EVAN HADINGHAM: It's astonishing when you look at the remains that are still there, kept in a drawer in the British Museum [LAUGHS] of Natural History. The most obvious piece of the fraud was a canine tooth that was found in 1913, planted by Dawson a year after the first remains. Because you can't stain a tooth the way you can bone, the hoaxer actually used paint on the root of the tooth.
What looks obvious today wasn’t at all obvious to the specialists back then because of their expectations.
BROOKE GLADSTONE: So in terms of scientific hoaxes, is there anything that compares to Piltdown?
EVAN HADINGHAM: Not really. Piltdown still stands as the preeminent story of scientific skullduggery.
BROOKE GLADSTONE: Pun not intended? [LAUGHS]
EVAN HADINGHAM: Sorry. Anyway, it really did have an extraordinary influence on the way we saw human evolution. It fooled the scientific community for four decades, and there’s been nothing like that ever since.
BROOKE GLADSTONE: What drew you so deeply into the Piltdown story?

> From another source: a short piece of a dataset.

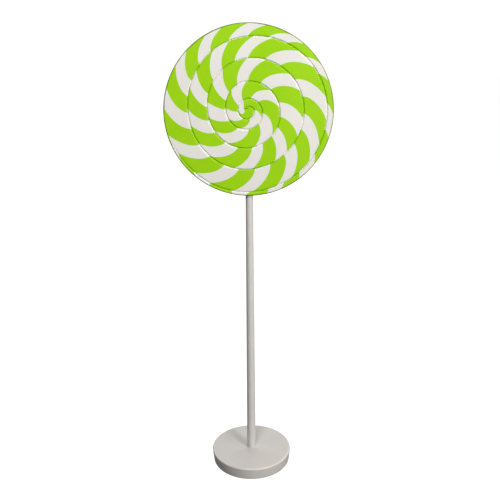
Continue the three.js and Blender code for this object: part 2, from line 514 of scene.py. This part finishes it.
def depth_in_green(angle, across, radius):
    """How far a place on the coil is inside a green stripe, and less than 0 inside a white one."""
    # A stripe's lean depends on where it starts, so the start is found by going halfway again and again
    curve = across**LEAN_CURVE
    start_angle = angle.copy()
    for _ in range(LEAN_ROUNDS):
        leant = angle - along_rays(STRIPE_LEANS, start_angle) * curve
        start_angle = (start_angle + leant) / 2
    starts = np.array(STRIPE_STARTS + [2 * STRIPE_STARTS[-1] - STRIPE_STARTS[-2]])
    stripe = np.clip(np.searchsorted(starts, start_angle, side="right") - 1, 0, len(starts) - 2)
    pitch = starts[stripe + 1] - starts[stripe]
    into = start_angle - starts[stripe]
    green = pitch * (GREEN_SHARE + GREEN_SHARE_OUTWARD * across)
    inside = np.minimum(into, green - into)
    outside = -np.minimum(into - green, pitch - into)
    return np.radians(np.where(into < green, inside, outside)) * radius


def clockwise(place):
    """Angle of a place round the head's centre."""
    return np.degrees(math.pi - np.arctan2(place[:, 2], place[:, 0])) % 360


def mark_stripes(piece):
    """Keeps on each corner of each face how deep it lies in a green stripe."""
    mesh = piece.data
    vertices = read_all(mesh.vertices, "co", 3) - head_middle
    corner = vertices[read_all(mesh.loops, "vertex_index", kind=int)]
    middles = read_all(mesh.polygons, "center", 3) - head_middle
    middle = np.repeat(middles, read_all(mesh.polygons, "loop_total", kind=int), axis=0)

    # The face's middle says on which turn of the coil its corners lie
    middle_radius = np.minimum(np.hypot(middle[:, 0], middle[:, 2]), flat_radius - MEETS)
    middle_angle = np.full(len(middle), float(GROOVE_START - 360))
    for turn in range((GROOVE_START - 360) // 360, math.ceil(GROOVE_END / 360)):
        angle = clockwise(middle) + 360 * turn
        on_coil = (angle >= GROOVE_START - 360) & (angle <= GROOVE_END)
        inside = (coil_edge(angle) <= middle_radius) & (middle_radius < outer_edge(angle))
        middle_angle = np.where(on_coil & inside, angle, middle_angle)
    offset = (clockwise(corner) - clockwise(middle) + 180) % 360 - 180
    angle = middle_angle + offset
    radius = np.hypot(corner[:, 0], corner[:, 2])
    inner, outer = coil_edge(angle), outer_edge(angle)
    across = np.clip((radius - inner) / np.maximum(outer - inner, MEETS), 0, 1)
    depth = np.where(
        middle_angle < TONGUE_ANGLE,
        -depth_in_tongue(corner[:, 0], corner[:, 2]),
        depth_in_green(angle, across, radius),
    )
    mark = mesh.attributes.new("depth_in_green", "FLOAT", "CORNER")
    mark.data.foreach_set("value", depth)


# The paint's colours, how its edges waver and where they lie, and the sizes of what varies in it
LIMES = ((0.325, 0.650, 0.0020, 1), (0.350, 0.675, 0.0040, 1))
WHITES = ((0.800, 0.775, 0.722, 1), (0.820, 0.798, 0.748, 1))
# Down in the groove the paint mixes towards these as painted shade: the lime darker, the white hardly
# changed
GROOVE_SHADE_WHITE = (0.820, 0.790, 0.735, 1)
GROOVE_SHADE_LIME = (0.195, 0.460, 0.0010, 1)
# The rim's duller olive lime is partly its own paint and partly painted shade on the rounded edge
RIM_LIME_WITH_PAINTED_SHADE = (0.200, 0.285, 0.0125, 1)
# Underneath, the rim is darkened further as painted shade
RIM_LIME_SHADE_UNDERNEATH = (0.085, 0.115, 0.0080, 1)
MASK_SOFTNESS = 0.0003
MASK_WAVER = 0.0012
MASK_WAVER_SIZE = 0.03
MASK_FRAY = 0.0004
MASK_FRAY_SIZE = 0.004
RIM_PAINT_STARTS = 0.0004
RIM_PAINT_FULL = 0.0022
RIM_WAVER = 0.005
RIM_WAVER_SIZE = 0.05
SHADE_UNDERNEATH_STARTS = -0.21
SHADE_UNDERNEATH_FULL = -0.29
GROOVE_SHADE_AND_GLOSS_STARTS = 0.0006
CLOUD_SIZE = 0.11
BLOTCH_SIZE = 0.03
GROOVE_SHADE_SIZE = 0.02
GRAIN_SIZE = 0.003
PEEL_SIZE = 0.0022
RIPPLE_SIZE = 0.010
SATIN_ROUGHNESS = 0.46


def head_paint():
    """Satin lime and white paint, masked by hand. Painted shade darkens the lime down in the glossier
    groove, and the rim is a duller lime all round, partly painted shade, with the darkest underneath."""
    finish, shader, here = new_finish("head_satin_paint", IOR=1.5, Specular_IOR_Level=0.25)
    depth = here.node("ShaderNodeAttribute", {"attribute_name": "depth_in_green"}, {}, "Fac")
    waver = here.noise(MASK_WAVER_SIZE, 2.0) * MASK_WAVER
    fray = here.noise(MASK_FRAY_SIZE, 2.0) * MASK_FRAY
    green_mask = (depth + waver + fray).ramp(-MASK_SOFTNESS, MASK_SOFTNESS)
    clouds = here.noise(CLOUD_SIZE, 4.0)
    speckle = here.noise(GRAIN_SIZE, 2.0)
    cloudy = clouds.ramp(-0.25, 0.25)
    faces = green_mask.between(cloudy.between(*WHITES), cloudy.between(*LIMES))

    to_centre = here.node(
        "ShaderNodeVectorMath", {"operation": "SUBTRACT"}, {0: here, 1: head_middle}
    )
    x, y, z = to_centre.axes()
    radius = (x * x + z * z).maths("SQRT")
    uneven_radius = radius + here.noise(RIM_WAVER_SIZE, 3.0) * RIM_WAVER
    rim_mask = uneven_radius.ramp(flat_radius + RIM_PAINT_STARTS, flat_radius + RIM_PAINT_FULL)
    # Painted shade darkens the rim towards the bottom
    painted_shade_underneath = z.ramp(SHADE_UNDERNEATH_STARTS, SHADE_UNDERNEATH_FULL)
    paint = rim_mask.between(faces, painted_shade_underneath.between(RIM_LIME_WITH_PAINTED_SHADE, RIM_LIME_SHADE_UNDERNEATH))
    tone = 1 + speckle * 0.03 + here.noise(BLOTCH_SIZE, 3.0) * 0.03

    on_face = 1 - radius.ramp(flat_radius - 0.001, flat_radius)
    below_face = head_half - y.maths("ABSOLUTE")
    in_groove = below_face.ramp(GROOVE_SHADE_AND_GLOSS_STARTS, GROOVE_DEPTH) * on_face
    # Down in the groove the paint is darkened unevenly, a painted shade
    groove_shade = green_mask.between(GROOVE_SHADE_WHITE, GROOVE_SHADE_LIME)
    groove_shade_share = in_groove * (0.50 + here.noise(GROOVE_SHADE_SIZE, 4.0) * 0.8)
    here.feed(shader.inputs["Base Color"], groove_shade_share.between(paint.shaded(tone), groove_shade))
    glossy = in_groove * green_mask
    roughness = SATIN_ROUGHNESS + clouds * 0.10 - glossy * 0.20
    here.feed(shader.inputs["Roughness"], roughness)
    peel = here.noise(PEEL_SIZE, 1.0) + here.noise(RIPPLE_SIZE, 1.0) * 1.2 + green_mask * 0.8
    here.feed(shader.inputs["Normal"], peel.bump(strength=0.30, distance=0.00015))
    return finish


mark_stripes(head)
head.data.materials.append(head_paint())
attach(head, "root")
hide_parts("head")


# Studio
# A plain white floor and background. A soft lamp stands low in front to the right, and one hangs
# higher in front to the left. A wide one fills from the right, and two wide ones light the back.

FLOOR_SIZE = 60
FLOOR_DROP = 0.0002
FLOOR_GREY = (0.22, 0.22, 0.22, 1)
WHITE = (1, 1, 1, 1)
SKY_LIGHT = 0.03
LIT_PLACE = Vector((0, 0, 1.0))


def add_lamp(name, size, distance, azimuth, elevation, power):
    """A round soft lamp that looks at the middle of the object from degrees round it and above it."""
    lamp = bpy.data.lights.new(name, "AREA")
    lamp.shape = "DISK"
    lamp.size = size
    lamp.energy = power
    across, above = math.radians(azimuth), math.radians(elevation)
    out = Vector((math.sin(across), -math.cos(across), math.tan(above))).normalized()
    holder = bpy.data.objects.new(name, lamp)
    bpy.context.scene.collection.objects.link(holder)
    holder.location = LIT_PLACE + out * distance
    holder.rotation_euler = out.to_track_quat("Z", "Y").to_euler()


add_lamp("front_lamp", size=1.0, distance=3.7, azimuth=37, elevation=15, power=53)
add_lamp("high_lamp", size=1.0, distance=3.7, azimuth=-13, elevation=49, power=60)
add_lamp("side_lamp", size=3.8, distance=6.0, azimuth=49, elevation=18, power=130)
add_lamp("back_right_lamp", size=6.0, distance=6.0, azimuth=150, elevation=30, power=118)
add_lamp("back_left_lamp", size=6.0, distance=6.0, azimuth=210, elevation=30, power=118)

# The camera sees the floor and the sky as white, but they throw only a little light on the object
bpy.ops.object.select_all(action="DESELECT")
bpy.ops.mesh.primitive_plane_add(size=FLOOR_SIZE, location=(0, 0, -FLOOR_DROP))
floor = new_piece("floor")
floor_finish, floor_shader, floor_here = new_finish(
    "floor_white", Base_Color=FLOOR_GREY, Roughness=0.9, Emission_Color=WHITE
)
floor_seen = floor_here.node("ShaderNodeLightPath", {}, {}, "Is Camera Ray")
floor_seen.feed(floor_shader.inputs["Emission Strength"], floor_seen)
floor.data.materials.append(floor_finish)

sky = bpy.data.worlds.new("studio")
sky.use_nodes = True
sky_light = sky.node_tree.nodes["Background"]
sky_seen = Signal(sky.node_tree).node("ShaderNodeLightPath", {}, {}, "Is Camera Ray")
sky_light.inputs["Color"].default_value = WHITE
sky_seen.feed(sky_light.inputs["Strength"], SKY_LIGHT + sky_seen)
bpy.context.scene.world = sky
bpy.context.scene.view_settings.view_transform = "Standard"


# Camera
# It stands at eye height in front of the head, and looks down the pole. Its lens and the width of
# its sensor are in millimetres.

CAMERA_PLACE = (-0.003, -2.407, 1.654)
CAMERA_DOWN = 17.33
CAMERA_YAW = -0.09
CAMERA_ROLL = -0.48
CAMERA_LENS = 48.07
CAMERA_SENSOR = 36
CAMERA_REACH = 200

camera = bpy.data.objects.new("camera", bpy.data.cameras.new("camera"))
bpy.context.scene.collection.objects.link(camera)
camera.data.sensor_width = CAMERA_SENSOR
camera.data.lens = CAMERA_LENS
camera.data.clip_end = CAMERA_REACH
aim = Matrix.Rotation(math.radians(CAMERA_YAW), 3, "Z")
tilt = Matrix.Rotation(math.radians(90 - CAMERA_DOWN), 3, "X")
roll = Matrix.Rotation(math.radians(CAMERA_ROLL), 3, "Z")
camera.rotation_euler = (aim @ tilt @ roll).to_euler()
camera.location = CAMERA_PLACE
bpy.context.scene.camera = camera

EVAN HADINGHAM: It's the ultimate Agatha Christie story.
Charles Dawson had a well-documented and burning ambition to make his mark on the scientific world. People have looked at the other things that Dawson collected, and at the present time I believe the count of fraudulent objects is 38.
Spanning a couple of decades, Dawson had forged not just bones and stones, but Roman statuettes. And there was even a sea monster that he claimed to have seen crossing the English Channel.
All of these things form the picture of a very smart but compulsively dishonest and manipulative collector. We really don't know the fine details of how Dawson did this, but there are wonderful, tantalizing clues planted throughout the huge literature and correspondence surrounding Piltdown. You can get completely lost in the search for hints in letters, and so on. For anybody who loves Masterpiece mystery –
- you can find all of that in the Piltdown story.
BROOKE GLADSTONE: Thank you very much.
EVAN HADINGHAM: [LAUGHS] Thanks, Brooke.
BROOKE GLADSTONE: Evan Hadingham is senior science editor at WGBH’s Nova and, as far as I can tell, an anatomically modern human.